Gastric bypass "surgery in a pill" points to inspired new treatment for diabetes
While gastric-bypass, or bariatric, surgery can be a very successful weight-loss treatment option for those suffering from obesity, it has also been seen to be extraordinarily effective in reversing type 2 diabetes. An exciting new study from a team at Brigham and Women's Hospital has now demonstrated an oral agent that can potentially mimic the effects of bariatric surgery to reduce post-meal blood sugar spikes.
For some years, researchers have identified a connection between gastric-bypass surgery and the reversal of type 2 diabetes. The exact mechanism at play is still unclear, but it seems to operate independently of the weight loss that comes as a consequence of the procedure. One recent study comprising 20,000 patients found that gastric bypass surgery completely cured 84 percent of patients with type 2 diabetes.
The new research, at this stage only demonstrated in rats, involves an oral agent that can be swallowed and effectively coat the lining of the small intestine for a short period of time. In rat models it was found that this temporary intestinal barrier alters nutrient contact and lowers blood glucose response following a meal. In animal experiments after the oral agent was administered the average glucose response was reduced by 47 percent, and three hours later the effect disappeared, suggesting the temporary barrier had dissolved.

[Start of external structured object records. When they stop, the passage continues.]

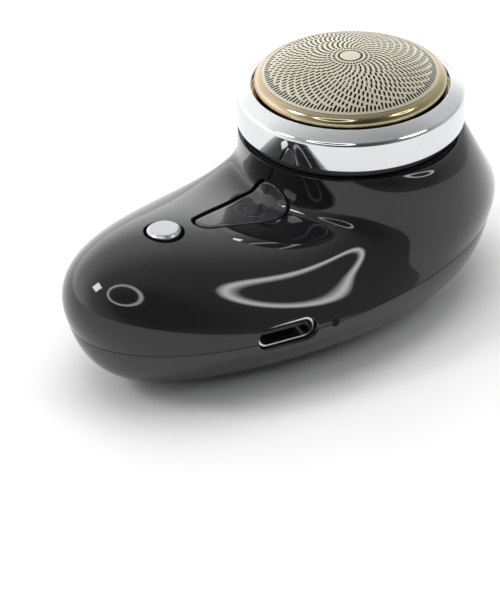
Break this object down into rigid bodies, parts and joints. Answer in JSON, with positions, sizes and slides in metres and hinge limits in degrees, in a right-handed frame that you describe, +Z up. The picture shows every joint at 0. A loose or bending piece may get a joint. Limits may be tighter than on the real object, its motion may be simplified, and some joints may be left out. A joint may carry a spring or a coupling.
{
  "type": "electric shaver",
  "caption": "Low gloss black pocket rotary shaver with a round chrome-ringed foil head at one end, a round chrome button, a teardrop indicator window and a USB-C inlet in the side.",
  "frame": {"origin": "bottom centre of the whole shaver, on the face it rests on", "axes": "+X towards the shaving head, -Y the side with the charging inlet, +Z up"},
  "size_m": [0.0761, 0.0426, 0.039],
  "materials": {
    "gloss_black": "glossy moulded black shell",
    "seal_rubber": "soft black seal rubber",
    "screw_steel": "plated steel screws",
    "matte_black": "moulded black plastic",
    "chrome_trim": "polished chrome plating",
    "foil_rim": "polished rim with a warm gilt tone",
    "foil_steel": "thin shaving foil steel with a warm tone",
    "blade_steel": "ground cutter steel",
    "drive_black": "moulded black drive parts",
    "motor_steel": "pressed motor steel",
    "magnet_grey": "sintered ferrite",
    "copper": "copper parts",
    "bearing_bronze": "sintered bronze",
    "smoked_lens": "smoked clear plastic",
    "clear_plastic": "clear moulded plastic",
    "port_steel": "stamped inlet shell",
    "board_green": "circuit board with green solder mask",
    "chip_black": "moulded chip bodies",
    "lamp_white": "small lamp body",
    "cell_wrap": "shrink wrap round the cell",
    "foam_grey": "soft foam pad",
    "wire_red": "wire insulation"
  },
  "bodies": {
    "casing": {"top_shell": "gloss_black", "bottom_shell": "gloss_black", "shell_gasket": "seal_rubber", "shell_screws": "screw_steel", "screw_caps": "matte_black", "motor_can": "motor_steel", "motor_magnets": "magnet_grey", "motor_end_cap": "matte_black", "motor_terminals": "copper", "motor_brushes": "copper", "front_bush": "bearing_bronze", "rear_bush": "bearing_bronze", "shaft_seal": "seal_rubber", "motor_bracket": "motor_steel", "bracket_screws": "screw_steel", "motor_screws": "screw_steel", "button_seal": "seal_rubber", "tact_switch": "chip_black", "indicator_window": "smoked_lens", "indicator_light_guide": "clear_plastic", "indicator_led": "lamp_white", "usb_c_shell": "port_steel", "usb_c_tongue": "matte_black", "charge_light_pipe": "clear_plastic", "main_pcb": "board_green", "charge_led": "lamp_white", "charge_ic": "chip_black", "pcb_components": "chip_black", "battery_cell": "cell_wrap", "battery_pad": "foam_grey", "battery_leads": "wire_red", "motor_leads": "wire_red"},
    "head": {"head_base": "matte_black", "head_ring": "chrome_trim", "foil_retainer": "matte_black"},
    "foil_unit": {"foil_frame": "foil_rim", "foil": "foil_steel"},
    "cutter": {"cutter_carrier": "drive_black", "cutter_blades": "blade_steel", "cutter_pin": "blade_steel"},
    "rotor": {"motor_shaft": "blade_steel", "motor_armature": "motor_steel", "motor_windings": "copper", "motor_commutator": "copper", "drive_hub": "drive_black", "drive_spring": "screw_steel"},
    "button": {"button_cap": "chrome_trim", "button_stem": "matte_black", "switch_plunger": "matte_black"}
  },
  "joints": [
    {"name": "button_press", "type": "slide", "parent": "casing", "child": "button", "axis": [0, 0, -1], "range_m": [0, 0.0005], "stiffness_N_per_m": 800, "springref_m": -0.0002},
    {"name": "head_lift", "type": "slide", "parent": "casing", "child": "head", "axis": [0, 0, 1], "range_m": [0, 0.015]},
    {"name": "foil_float", "type": "slide", "parent": "head", "child": "foil_unit", "axis": [0, 0, 1], "range_m": [-0.0005, 0], "stiffness_N_per_m": 500, "springref_m": 0.0006, "deforming": ["drive_spring"]},
    {"name": "cutter_spin", "type": "hinge", "parent": "foil_unit", "child": "cutter", "pos_m": [0.0137, 0, 0.031], "axis": [0, 0, 1], "continuous": true},
    {"name": "rotor_spin", "type": "hinge", "parent": "casing", "child": "rotor", "pos_m": [0.0137, 0, 0.015], "axis": [0, 0, 1], "continuous": true}
  ],
  "couplings": [
    {"joint": "cutter_spin", "follows": "rotor_spin", "ratio": 1}
  ]
}
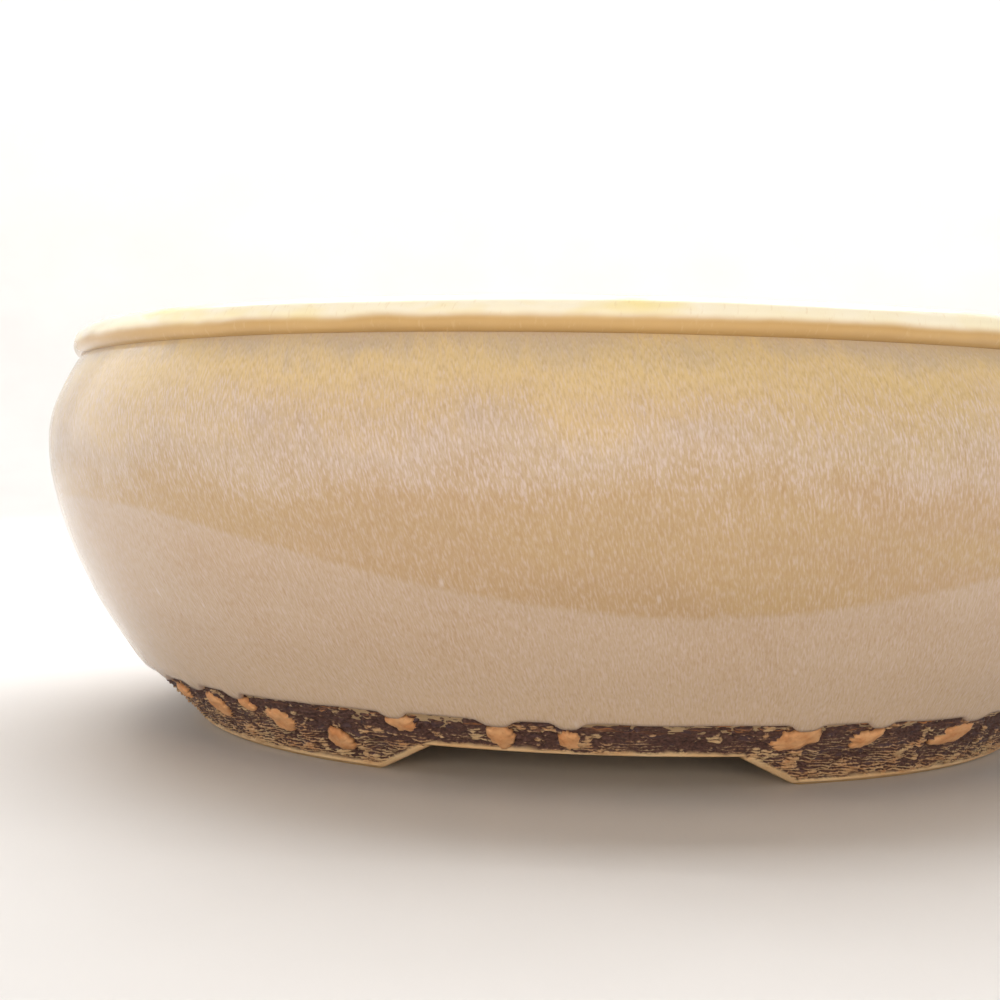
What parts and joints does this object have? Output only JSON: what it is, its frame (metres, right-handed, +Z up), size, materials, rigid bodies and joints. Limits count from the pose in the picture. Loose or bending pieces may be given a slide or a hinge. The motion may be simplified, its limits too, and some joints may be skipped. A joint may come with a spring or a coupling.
{
  "type": "bonsai pot",
  "caption": "Round shallow glazed stoneware bonsai pot with a rolled lip, full belly, bark-textured base strip, low arc feet, a drain hole and tie-wire holes.",
  "frame": {"origin": "on the pot's round axis at table level, midway between the soles of the feet", "axes": "+Z up along the pot's axis; -Y towards the front, where the gap between two feet is centred; +X to the right seen from the front"},
  "size_m": [0.1496, 0.1496, 0.0504],
  "materials": {
    "buff_clay": "bare high-fired stoneware, fine sandy matt",
    "body_glaze": "glossy ochre rutile glaze with fine lavender streaks",
    "rim_glaze": "glossy caramel glaze, paler where it runs thin over the lip",
    "bark_clay": "torn clay with a dark manganese wash rubbed off the high spots",
    "dab_clay": "smooth orange-brown clay, matt"
  },
  "bodies": {
    "root": {"floor_slab": "buff_clay", "bowl_wall": "buff_clay", "corner_coil": "buff_clay", "rim_lip": "buff_clay", "outer_glaze": "body_glaze", "rim_glaze": "rim_glaze", "bark_band": "bark_clay", "foot_front_left": "bark_clay", "foot_front_right": "bark_clay", "foot_back": "bark_clay", "clay_dabs": "dab_clay"}
  },
  "joints": []
}
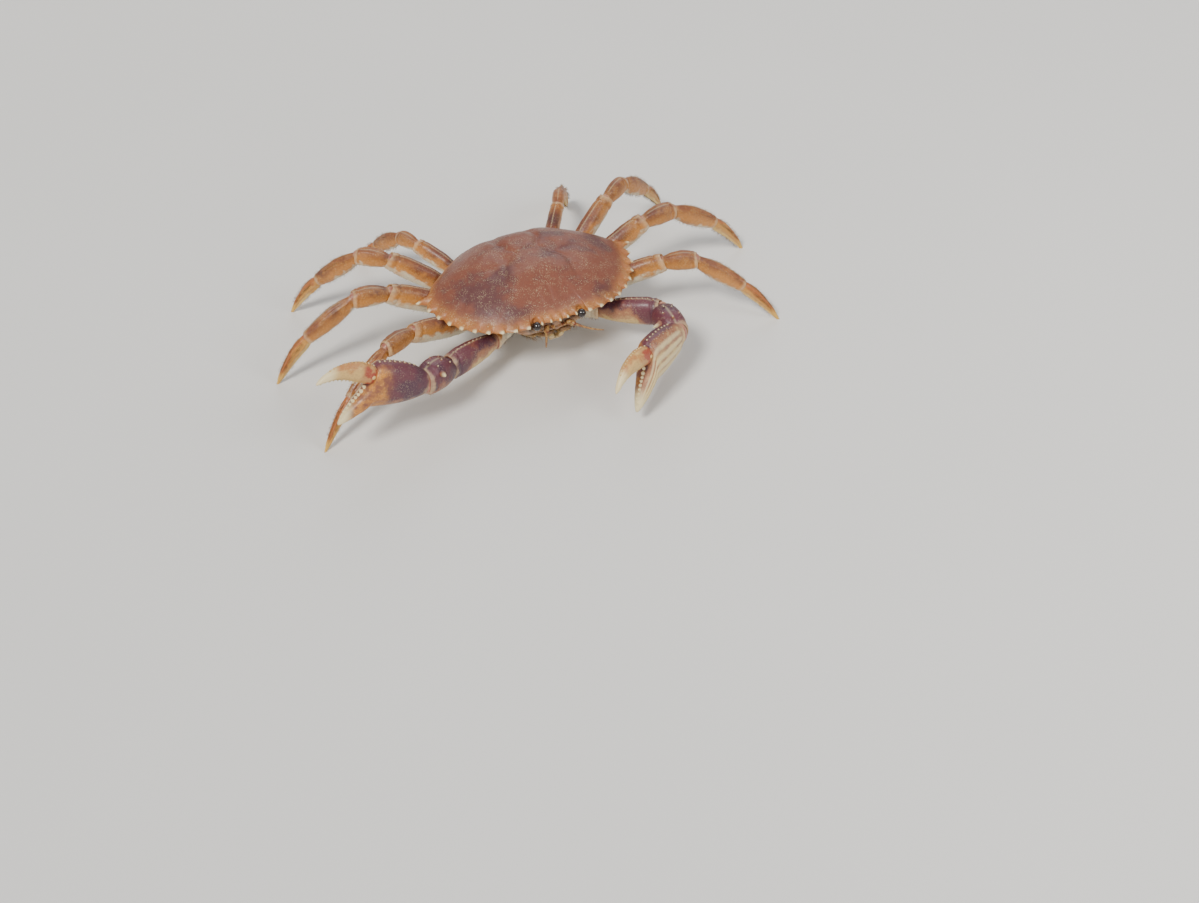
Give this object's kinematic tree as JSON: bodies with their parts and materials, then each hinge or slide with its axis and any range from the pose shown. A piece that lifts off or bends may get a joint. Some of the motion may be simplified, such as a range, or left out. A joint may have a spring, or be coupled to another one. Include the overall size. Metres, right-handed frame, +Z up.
{
  "type": "dungeness crab",
  "caption": "Life-size Dungeness crab standing on its walking legs, right claw held out to the side, left claw folded across the front, both claws open.",
  "frame": {"origin": "on the floor, under the middle of the crab's bounding box", "axes": "the crab faces -Y, its left side is +X and its right side -X, +Z is up"},
  "size_m": [0.3858, 0.266, 0.0848],
  "materials": {
    "back_shell": "satin reddish brown shell with fine pale granules and cream tooth tips",
    "under_shell": "satin grey to pinkish brown shell",
    "apron_shell": "satin cream shell with brown edges to its rings",
    "mouth_shell": "satin cream and ochre shell with brown bristles",
    "leg_shell": "satin orange brown shell above, cream below",
    "leg_tip": "satin amber shell with a horny tip",
    "claw_shell": "satin maroon shell with cream ridges, teeth and finger tip",
    "claw_finger": "satin cream shell with white teeth",
    "eye_surface": "glossy black eye on a short brown stalk",
    "feeler_shell": "dull brown"
  },
  "bodies": {
    "root": {"claw_right_finger": "claw_finger", "claw_right_palm": "claw_shell", "claw_right_carpus": "claw_shell", "claw_right_merus": "claw_shell", "claw_right_hip": "leg_shell", "leg_1_right_dactyl": "leg_tip", "leg_1_right_propodus": "leg_shell", "leg_1_right_carpus": "leg_shell", "leg_1_right_merus": "leg_shell", "leg_1_right_hip": "leg_shell", "leg_2_right_dactyl": "leg_tip", "leg_2_right_propodus": "leg_shell", "leg_2_right_carpus": "leg_shell", "leg_2_right_merus": "leg_shell", "leg_2_right_hip": "leg_shell", "leg_3_right_dactyl": "leg_tip", "leg_3_right_propodus": "leg_shell", "leg_3_right_carpus": "leg_shell", "leg_3_right_merus": "leg_shell", "leg_3_right_hip": "leg_shell", "leg_4_right_dactyl": "leg_tip", "leg_4_right_propodus": "leg_shell", "leg_4_right_carpus": "leg_shell", "leg_4_right_merus": "leg_shell", "leg_4_right_hip": "leg_shell", "claw_left_finger": "claw_finger", "claw_left_palm": "claw_shell", "claw_left_carpus": "claw_shell", "claw_left_merus": "claw_shell", "claw_left_hip": "leg_shell", "leg_1_left_dactyl": "leg_tip", "leg_1_left_propodus": "leg_shell", "leg_1_left_carpus": "leg_shell", "leg_1_left_merus": "leg_shell", "leg_1_left_hip": "leg_shell", "leg_2_left_dactyl": "leg_tip", "leg_2_left_propodus": "leg_shell", "leg_2_left_carpus": "leg_shell", "leg_2_left_merus": "leg_shell", "leg_2_left_hip": "leg_shell", "leg_3_left_dactyl": "leg_tip", "leg_3_left_propodus": "leg_shell", "leg_3_left_carpus": "leg_shell", "leg_3_left_merus": "leg_shell", "leg_3_left_hip": "leg_shell", "leg_4_left_dactyl": "leg_tip", "leg_4_left_propodus": "leg_shell", "leg_4_left_carpus": "leg_shell", "leg_4_left_merus": "leg_shell", "leg_4_left_hip": "leg_shell", "thorax": "under_shell", "carapace": "back_shell", "apron": "apron_shell", "mouth_plate_right": "mouth_shell", "eye_right": "eye_surface", "feeler_right": "feeler_shell", "mouth_plate_left": "mouth_shell", "eye_left": "eye_surface", "feeler_left": "feeler_shell"}
  },
  "joints": []
}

"What we've developed here is essentially, 'surgery in a pill,'" says Yuhan Lee, co-lead author on the study. "We've used a bioengineering approach to formulate a pill that has good adhesion properties and can attach nicely to the gut in a preclinical model. And after a couple of hours, its effects dissipate."
It is thought that gastric bypass surgery is effective in reversing type 2 diabetes as it improves glucose homeostasis by pushing digestion processes further into the intestine, which can fundamentally alter how the body absorbs nutrients. This new oral stomach-lining compound may effectively mimic this process without the need for major bariatric surgery.
Although the new substance has only been tested on rats so far, the researchers note that the primary compound used has already been approved by the FDA. The basis for the compound is called sucralfate, a drug already regularly used in humans to treat gastrointestinal ulcers.
As well as offering a potential breakthrough treatment for type 2 diabetes, the research could point to an entirely new drug delivery method that would allow for targeted delivery of substances to different points in the gastrointestinal tract.
The new research was published in the journal Nature Materials.